As Braves manager Chuck Tanner walked to the mound, the robust crowd of a half-full Atlanta-Fulton County stadium rose to their feet to cheer the man who made so many middling-to-worse seasons tolerable; to provide one last audible “Thank You!” for the workmanlike decades spent crafting a legendary career by making a baseball do the antithesis of what it is supposed to do.

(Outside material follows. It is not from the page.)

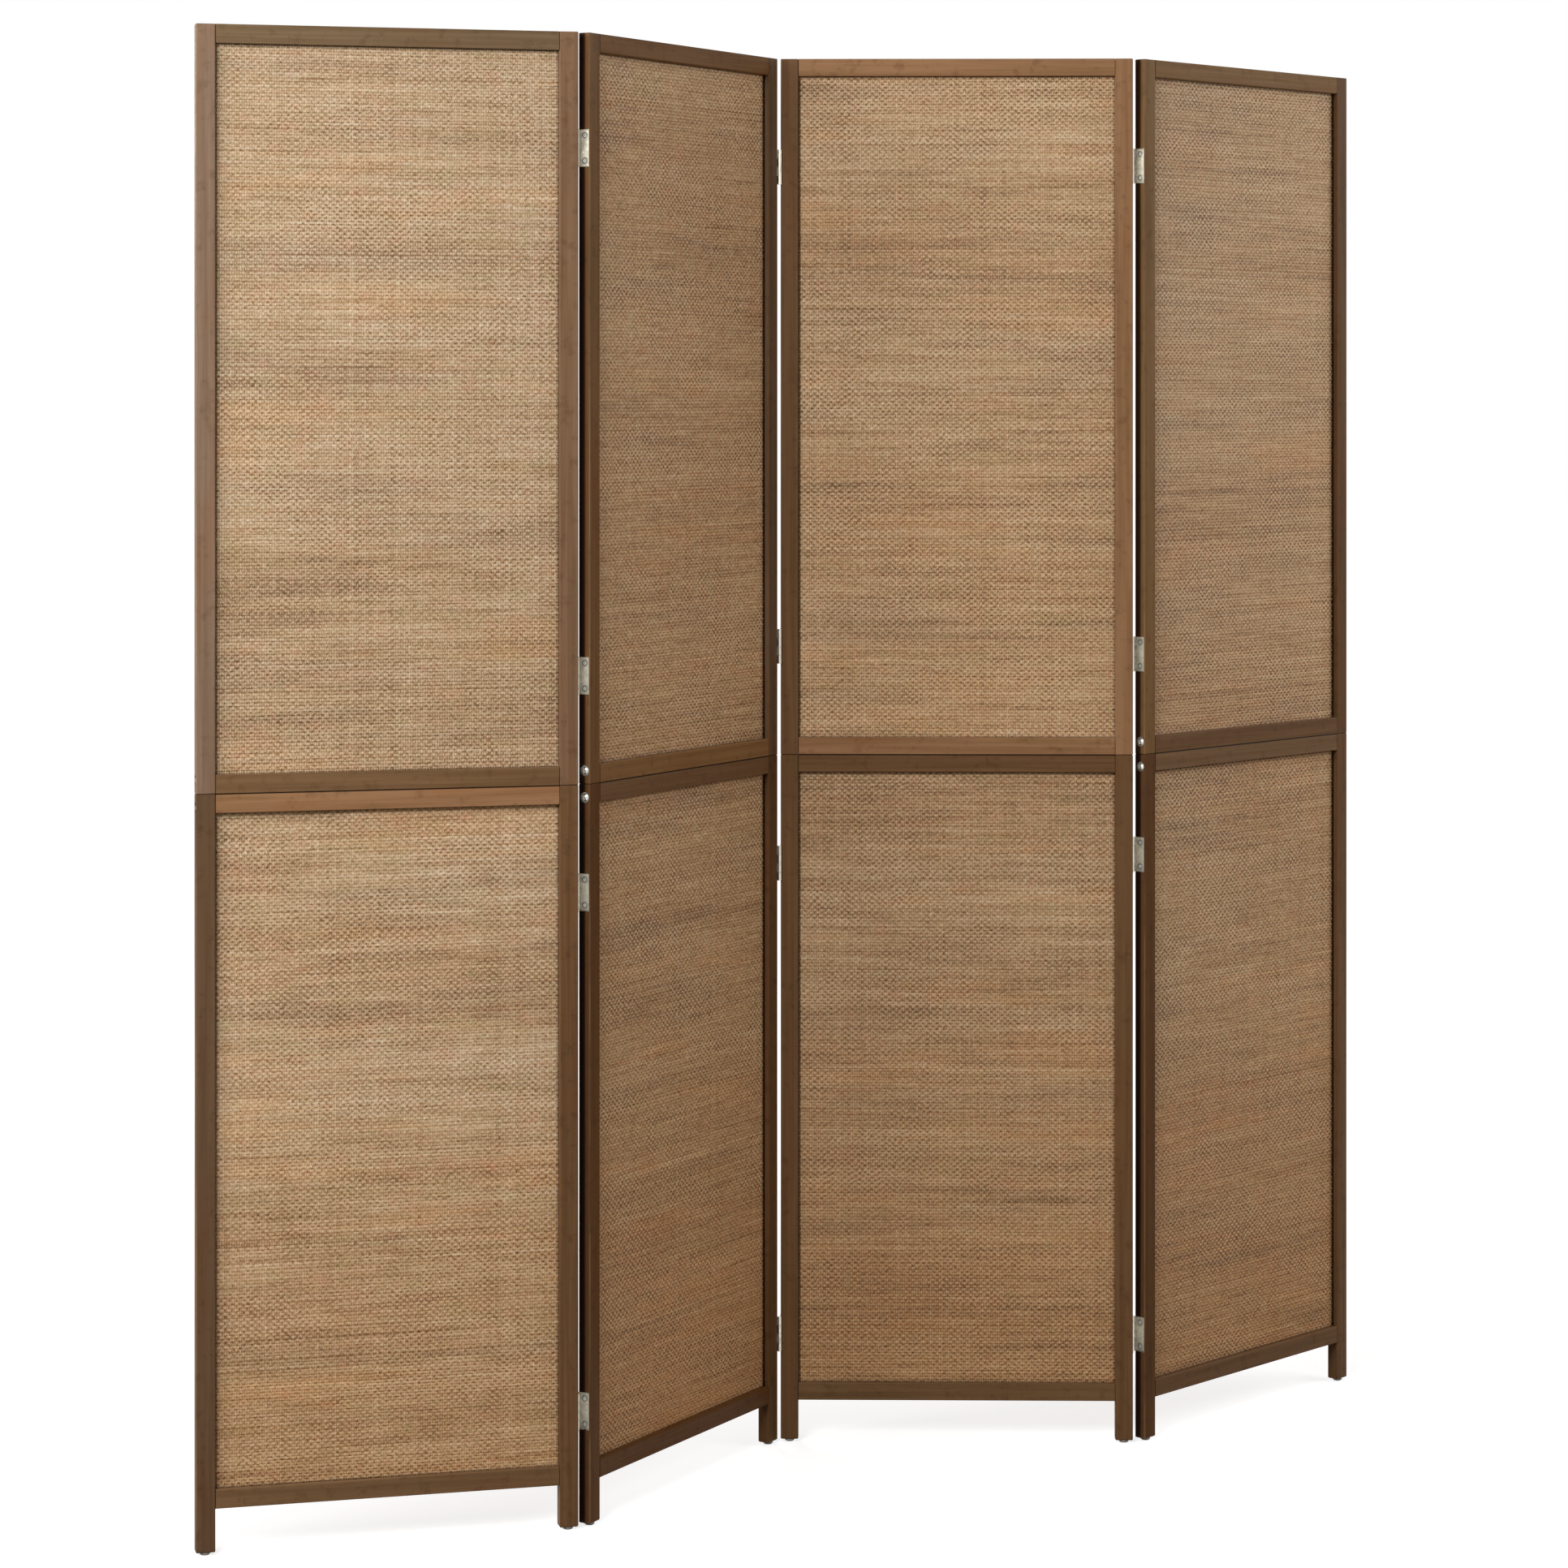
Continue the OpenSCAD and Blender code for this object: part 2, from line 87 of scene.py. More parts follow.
class Graph:
    """A material's node tree, with short calls for the nodes it is built from."""

    def __init__(self, name):
        self.mat = bpy.data.materials.new(name)
        self.mat.use_nodes = True
        self.tree = self.mat.node_tree
        self.bsdf = self.tree.nodes["Principled BSDF"]

    def link(self, value, socket):
        if isinstance(value, bpy.types.NodeSocket):
            self.tree.links.new(value, socket)
        elif value is not None:
            socket.default_value = value

    def node(self, kind, **settings):
        n = self.tree.nodes.new(kind)
        for key, value in settings.items():
            setattr(n, key, value)
        return n

    def place(self, location=(0, 0, 0), rotation=(0, 0, 0), scale=(1, 1, 1), vector=None, kind="POINT"):
        n = self.node("ShaderNodeMapping", vector_type=kind)
        n.inputs["Location"].default_value = location
        n.inputs["Rotation"].default_value = rotation
        n.inputs["Scale"].default_value = scale
        if vector is None:
            vector = self.node("ShaderNodeTexCoord").outputs["Object"]
        self.link(vector, n.inputs["Vector"])
        return n.outputs["Vector"]

    def axes(self, vector):
        n = self.node("ShaderNodeSeparateXYZ")
        self.link(vector, n.inputs[0])
        return n.outputs

    def noise(self, vector, detail=2.0, roughness=0.5, distortion=0.0):
        n = self.node("ShaderNodeTexNoise")
        self.link(vector, n.inputs["Vector"])
        n.inputs["Scale"].default_value = 1.0
        n.inputs["Detail"].default_value = detail
        n.inputs["Roughness"].default_value = roughness
        n.inputs["Distortion"].default_value = distortion
        return n.outputs["Fac"]

    def math(self, operation, a, b=None, clamp=False):
        n = self.node("ShaderNodeMath", operation=operation, use_clamp=clamp)
        self.link(a, n.inputs[0])
        self.link(b, n.inputs[1])
        return n.outputs[0]

    def add(self, a, b, clamp=False):
        return self.math("ADD", a, b, clamp)

    def sub(self, a, b):
        return self.math("SUBTRACT", a, b)

    def mul(self, a, b):
        return self.math("MULTIPLY", a, b)

    def away(self, a, b):
        """How far a is from b."""
        return self.math("ABSOLUTE", self.sub(a, b))

    def span(self, value, low, high, to_low=0.0, to_high=1.0, smooth=True):
        kind = "SMOOTHSTEP" if smooth else "LINEAR"
        n = self.node("ShaderNodeMapRange", interpolation_type=kind)
        self.link(value, n.inputs["Value"])
        n.inputs["From Min"].default_value = low
        n.inputs["From Max"].default_value = high
        n.inputs["To Min"].default_value = to_low
        n.inputs["To Max"].default_value = to_high
        return n.outputs["Result"]

    def mix(self, factor, a, b, blend="MIX"):
        n = self.node("ShaderNodeMix", data_type="RGBA", blend_type=blend)
        self.link(factor, n.inputs["Factor"])
        self.link(a, n.inputs[6])
        self.link(b, n.inputs[7])
        return n.outputs[2]

    def paint(self, factor, colour, *rgb):
        """The colour covered with another one."""
        return self.mix(factor, colour, srgb(*rgb))

    def tint(self, factor, colour, *rgb):
        """The colour multiplied by another one."""
        return self.mix(factor, colour, srgb(*rgb), "MULTIPLY")

    def ramp(self, factor, stops):
        n = self.node("ShaderNodeValToRGB")
        bar = n.color_ramp
        while len(bar.elements) < len(stops):
            bar.elements.new(0.5)
        for element, (at, colour) in zip(bar.elements, stops):
            element.position = at
            element.color = colour
        self.link(factor, n.inputs[0])
        return n.outputs[0]

    def attribute(self, name):
        return self.node("ShaderNodeAttribute", attribute_name=name).outputs["Fac"]

    def bump(self, height, distance, strength=1.0):
        n = self.node("ShaderNodeBump")
        n.inputs["Strength"].default_value = strength
        n.inputs["Distance"].default_value = distance
        self.link(height, n.inputs["Height"])
        return n.outputs["Normal"]

    def finish(self, colour, roughness, normal, **constants):
        self.link(colour, self.bsdf.inputs["Base Color"])
        self.link(roughness, self.bsdf.inputs["Roughness"])
        self.link(normal, self.bsdf.inputs["Normal"])
        for key, value in constants.items():
            self.bsdf.inputs[key.replace("_", " ")].default_value = value
        return self.mat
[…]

For several minutes, cheers rained down on the field as Niekro stood, emotional, on the mound with Tanner. As a video tribute began playing, the crowd’s cheer found another level as Tanner escorted Knucksie to the dugout. The exultation continued as the man wearing 35 walked back forward first base to watch the video, which concluded with a still-shot of the baseball Hall of Fame placard. With that, one last eruption from the fans continued as Niekro made his way back to the home dugout before a wave to the crowd.
The Braves lost 16-5. Chuck Cary, who relieved Niekro, promptly served up a grand slam to Candy Maldonado to close the book on Knucksie’s illustrious career.
The Braves gave away a print of an oil painting of Niekro to fans on the day of his last start. As the game wound down, a steady stream of paper airplanes fluttered through the air as numerous fans who stayed began to make large paper airplanes out of the Niekro prints abandoned on pallets in the concourses throughout the stadium. Watching the unpredictable journey of these airplanes served as an unintentional – yet fitting tribute – for a man whose fluttering, unorthodox pitch landed him in Cooperstown.
Here we are back in 2021, nearing the end of the season following his passing. A season during which one franchise icon was robustly celebrated and another was largely forgotten.
Phil Niekro, a master of a pitch that is so difficult to throw it has all but been abandoned by the game, has seen his memory suffer a similar fate this season.